The RBI Governer Y V Reddy is worried about the fiscal deficit as a percentage of gross domestic product of India which continues to be among the highest in the world. It is well known that the RBI pegs the rupee to the dollar in a window that is seen as comfortable to its policy and to the Political masters, while constantly stating that they are for an orderly market. The slow realisation that RBI can do little to curb inflation if the fiscal deficit worsens is worrying its Governor. The balancing act is getting more difficult for the RBI, as rupee has fallen amost to 43 to the dollar from the recent 39 due to Oil Cos dollar purchases and Fiis that have constantly sold stocks and rupees, both in the cash and futures markets.

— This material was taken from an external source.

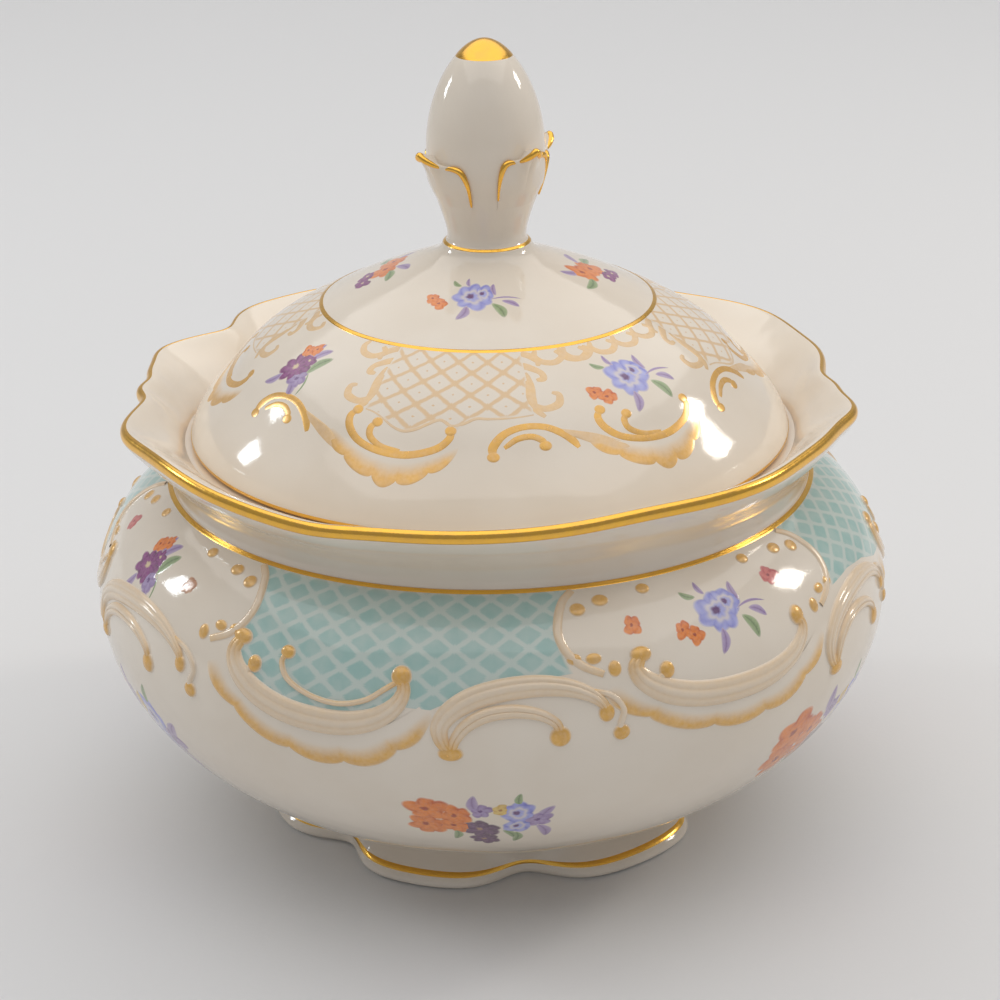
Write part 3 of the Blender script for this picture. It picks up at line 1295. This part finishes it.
class SUGARBOWL_OT_gilding(bpy.types.Operator):
    """Add the gold edges and lines"""

    bl_idname = "sugarbowl.gilding"
    bl_label = "Gold edges and lines"

    def execute(self, context):
        s = context.scene.sugar_bowl_sizes
        gold = gold_material(context.scene.sugar_bowl_colours)
        belly = Turned(belly_profile(s))
        dome = Turned(dome_profile(s))
        bud = Turned(bud_profile(s))
        rim = rim_profile(s)
        foot = foot_profile(s)
        on_lip = (rim[:, 1] > LIP_Z - s.rim_gilt) & (rim[:, 0] > s.rim_r - s.rim_gilt_over)
        on_hem = (foot[:, 1] > HEM_GILT[0]) & (foot[:, 1] < HEM_GILT[1])
        edge = with_share(lid_edge_profile(s, 80))
        on_edge = (edge[:, 1] > LID_Z + EDGE_GILT[0]) & (edge[:, 1] < LID_Z + EDGE_GILT[1])
        ring_along = np.interp(-s.lid_ring_r, -dome.radii, dome.run)
        tip_along = np.interp(TIP_Z - TIP_GILT, bud.heights, bud.run)
        share = column(24)
        lift = s.gilt * (1 - 2 * (1 - share) ** 8)
        tip = patch(bud.place(turn(CAP_COLUMNS)[None], tip_along + (bud.length - tip_along) * share, lift))
        neck = line_band(belly, belly.length - NECK_DROP, s.line, s.gilt)
        ring = line_band(dome, ring_along, s.line * RING_SHARE, s.gilt)
        collar = line_band(bud, COLLAR_RISE, s.line * COLLAR_SHARE, s.gilt)
        bands = (
            ("rim_gold", "bowl", "rim_gilding", skin_band(rim, rim_wave(s), on_lip, s.gilt, rise=rim_rise)),
            ("neck_gold", "bowl", "neck_gilding", neck),
            ("foot_gold", "bowl", "foot_gilding", skin_band(foot, foot_wave(s), on_hem, s.gilt)),
            ("lid_edge_gold", "lid", "lid_edge_gilding", skin_band(edge, None, on_edge, s.gilt)),
            ("lid_ring_gold", "lid", "lid_ring_gilding", ring),
            ("collar_gold", "lid", "collar_gilding", collar),
            ("tip_gold", "lid", "tip_gilding", tip),
        )
        for name, body, node, made in bands:
            build(name, body, "gilding", [made], gold, node)
        return {"FINISHED"}


class SUGARBOWL_OT_bowl_decor(bpy.types.Operator):
    """Add the trellis panels, the moulded scrolls and the painted flowers of the bowl"""

    bl_idname = "sugarbowl.bowl_decor"
    bl_label = "Decoration of the bowl"

    def execute(self, context):
        s = context.scene.sugar_bowl_sizes
        colours = context.scene.sugar_bowl_colours
        belly = Turned(belly_profile(s))
        build("trellis_panels", "bowl", "porcelain", panel_patches(belly), trellis_material(colours))
        build("moulded_scrolls", "bowl", "porcelain", scroll_patches(belly, s), relief_material(colours, 0.2))
        flowers = []
        for turned in (0.0, 180.0):
            for azimuth, along, items, scale in BOWL_SPRAYS:
                flowers += spray(belly, azimuth + turned, along, items, scale)
            for number, (azimuth, along, reach, hue) in enumerate(BOWL_BLOSSOMS):
                flowers.append(flower(belly, azimuth + turned, along, (0.0, 0.0), reach, 4, hue, 5 + number))
        for azimuth, along, scale in GREAT_SPRAYS_AT:
            for turned in (0.0, 180.0):
                flowers += spray(belly, azimuth + turned, along, GREAT_SPRAY, scale)
        build("bowl_flowers", "bowl", "porcelain", flowers, enamel_material(colours))
        return {"FINISHED"}


class SUGARBOWL_OT_lid_decor(bpy.types.Operator):
    """Add the gold scrolls, the lattices and the painted flowers of the lid"""

    bl_idname = "sugarbowl.lid_decor"
    bl_label = "Decoration of the lid"

    def execute(self, context):
        s = context.scene.sugar_bowl_sizes
        colours = context.scene.sugar_bowl_colours
        dome = Turned(dome_profile(s))
        build("gold_lattices", "lid", "porcelain", lattice_patches(dome), lattice_material(colours))
        build("gold_scrolls", "lid", "gilding", lid_gold_patches(dome, s), relief_material(colours, 0.35))
        flowers = []
        for turned in (0.0, 180.0):
            for azimuth, along, items, scale in LID_SPRAYS:
                flowers += spray(dome, azimuth + turned, along, items, scale)
        build("lid_flowers", "lid", "porcelain", flowers, enamel_material(colours))
        return {"FINISHED"}


# Lamps: name, place and extent in metres, watts, tint.
LAMPS = (
    ("window_left", (-0.66, 0.24, 0.34), (0.09, 0.14), 0.6, (0.90, 0.96, 1.0)),
    ("window_right", (0.66, 0.20, 0.42), (0.11, 0.13), 0.9, (1.0, 0.93, 0.84)),
    ("overhead", (0.0, 0.15, 1.1), (2.2, 2.2), 15.0, (1.0, 0.97, 0.93)),
)
LAMP_TARGET = (0.0, 0.0, 0.06)
# Light of the room: colour and strength.
ROOM_LIGHT = ((0.9, 0.93, 1.0, 1.0), 0.36)
# Floor and wall in one sweep, in metres: its front edge, where it turns up, radius of the turn, its top
# edge and half its width.
SWEEP_FRONT = -1.2
SWEEP_BACK = 1.0
SWEEP_TURN = 0.5
SWEEP_TOP = 1.6
SWEEP_SIDE = 2.0
# Camera: place in millimetres; pitch, roll and yaw in radians; focal length per frame width.
CAMERA = ((0.0, -399.7, 214.9), 0.3868, -0.0142, -0.0037, 2.6009)


class SUGARBOWL_OT_stage(bpy.types.Operator):
    """Add the floor, the lights and the camera"""

    bl_idname = "sugarbowl.stage"
    bl_label = "Stage"

    def execute(self, context):
        scene = context.scene
        turned = np.linspace(0.1, pi / 2, 16)
        floor = np.linspace(SWEEP_FRONT, SWEEP_BACK, 12)
        wall = np.linspace(SWEEP_TURN + 0.1, SWEEP_TOP, 6)
        bend = SWEEP_BACK + SWEEP_TURN * np.sin(turned)
        away = np.concatenate([floor, bend, np.full_like(wall, SWEEP_BACK + SWEEP_TURN)])
        high = np.concatenate([np.zeros_like(floor), SWEEP_TURN - SWEEP_TURN * np.cos(turned), wall])
        x, y = np.meshgrid(np.linspace(-SWEEP_SIDE, SWEEP_SIDE, 9), away)
        z = high[:, None] + 0 * x
        mesh = bpy.data.meshes.new("pale_sweep")
        points = np.stack([x, y, z], axis=-1).reshape(-1, 3)
        mesh.from_pydata(points.tolist(), [], quads(*x.shape).tolist())
        mesh.shade_smooth()
        mesh.materials.append(floor_material(scene.sugar_bowl_colours))
        sweep = bpy.data.objects.new("pale_sweep", mesh)
        scene.collection.objects.link(sweep)
        for lamp in LAMPS:
            soft_light(*lamp)
        world = bpy.data.worlds.new("soft_room")
        world.use_nodes = True
        room = world.node_tree.nodes["Background"].inputs
        room["Color"].default_value, room["Strength"].default_value = ROOM_LIGHT
        scene.world = world
        scene.view_settings.view_transform = "Standard"
        scene.camera = pinhole(*CAMERA)
        return {"FINISHED"}


def soft_light(name, place, extent, power, tint):
    """Rectangular lamp that faces the bowl."""
    lamp = bpy.data.lights.new(name, "AREA")
    lamp.shape = "RECTANGLE"
    lamp.size, lamp.size_y = extent
    lamp.energy = power
    lamp.color = tint
    holder = bpy.data.objects.new(name, lamp)
    holder.location = place
    holder.rotation_euler = (Vector(LAMP_TARGET) - Vector(place)).to_track_quat("-Z", "Y").to_euler()
    bpy.context.scene.collection.objects.link(holder)


def pinhole(place, pitch, roll, yaw, reach):
    """Camera at a place, pitched down, rolled and turned; reach is its focal length per frame width."""
    level = Vector((cos(yaw), sin(yaw), 0.0))
    ahead = Vector((-sin(yaw), cos(yaw), 0.0))
    forward = ahead * cos(pitch) - Vector((0.0, 0.0, sin(pitch)))
    upright = ahead * sin(pitch) + Vector((0.0, 0.0, cos(pitch)))
    right = level * cos(roll) + upright * sin(roll)
    up = upright * cos(roll) - level * sin(roll)
    lens = bpy.data.cameras.new("camera")
    lens.sensor_width = 36.0
    lens.lens = reach * lens.sensor_width
    lens.clip_start = 0.01
    holder = bpy.data.objects.new("camera", lens)
    turned = Matrix((right, up, -forward)).transposed().to_4x4()
    holder.matrix_world = Matrix.Translation(Vector(place) * MM) @ turned
    bpy.context.scene.collection.objects.link(holder)
    return holder


class SUGARBOWL_PT_panel(bpy.types.Panel):
    """Buttons for the pieces, and their sizes and colours"""

    bl_idname = "SUGARBOWL_PT_panel"
    bl_label = "Sugar Bowl"
    bl_space_type = "VIEW_3D"
    bl_region_type = "UI"
    bl_category = "Sugar Bowl"

    def draw(self, context):
        for operator in OPERATORS:
            self.layout.operator(operator.bl_idname)
        for group in (context.scene.sugar_bowl_sizes, context.scene.sugar_bowl_colours):
            for name in group.bl_rna.properties.keys():
                if name not in ("rna_type", "name"):
                    self.layout.prop(group, name)


OPERATORS = (
    SUGARBOWL_OT_stage,
    SUGARBOWL_OT_bowl,
    SUGARBOWL_OT_lid,
    SUGARBOWL_OT_finial,
    SUGARBOWL_OT_gilding,
    SUGARBOWL_OT_bowl_decor,
    SUGARBOWL_OT_lid_decor,
)
CLASSES = (SugarBowlSizes, SugarBowlColours, *OPERATORS, SUGARBOWL_PT_panel)


def register():
    """Register the classes and add their settings to the scene."""
    for cls in CLASSES:
        bpy.utils.register_class(cls)
    bpy.types.Scene.sugar_bowl_sizes = bpy.props.PointerProperty(type=SugarBowlSizes)
    bpy.types.Scene.sugar_bowl_colours = bpy.props.PointerProperty(type=SugarBowlColours)


def unregister():
    """Take the settings and the classes away again."""
    del bpy.types.Scene.sugar_bowl_colours
    del bpy.types.Scene.sugar_bowl_sizes
    for cls in reversed(CLASSES):
        bpy.utils.unregister_class(cls)


def main():
    """Register the classes, make every piece and note how large the object is before and after."""
    register()
    bpy.ops.sugarbowl.stage()
    bpy.ops.sugarbowl.bowl()
    bpy.ops.sugarbowl.lid()
    bpy.ops.sugarbowl.finial()
    bpy.ops.sugarbowl.gilding()
    bpy.ops.sugarbowl.bowl_decor()
    bpy.ops.sugarbowl.lid_decor()


if __name__ == "__main__":
    main()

Little wonder, as this government has in recent months put Fiscal responsibility to the wind in an election year with doles, pay hikes and freebies like the NREGS and loan waivers, and the fms estimates are going horribly wrong, both on the inflation front and on the Tax collection front, now that the Us is facing a slowdown and possible recession and the world is facing uncertainties due to oil.
The Inflation figures and not that accurate and there is international suspicion that these numbers are being fixed. Worse the gap between early figure and the actual figure of Inflation is widening. India’s inflation rate may be revised to 10 per cent from the latest estimate of 7.82 per cent as data for prices of different commodities is updated, London-based publication The Economist has said. India revised inflation figures for the week ended March 15 to 8.02 per cent from the earlier estimate of 6.68 per cent.
I had estimated this in many of my posts right since the Budget 2008.
So expect more inflation and more prise rise and a possible increase in interest rates due to government borrowings and worsening conditions.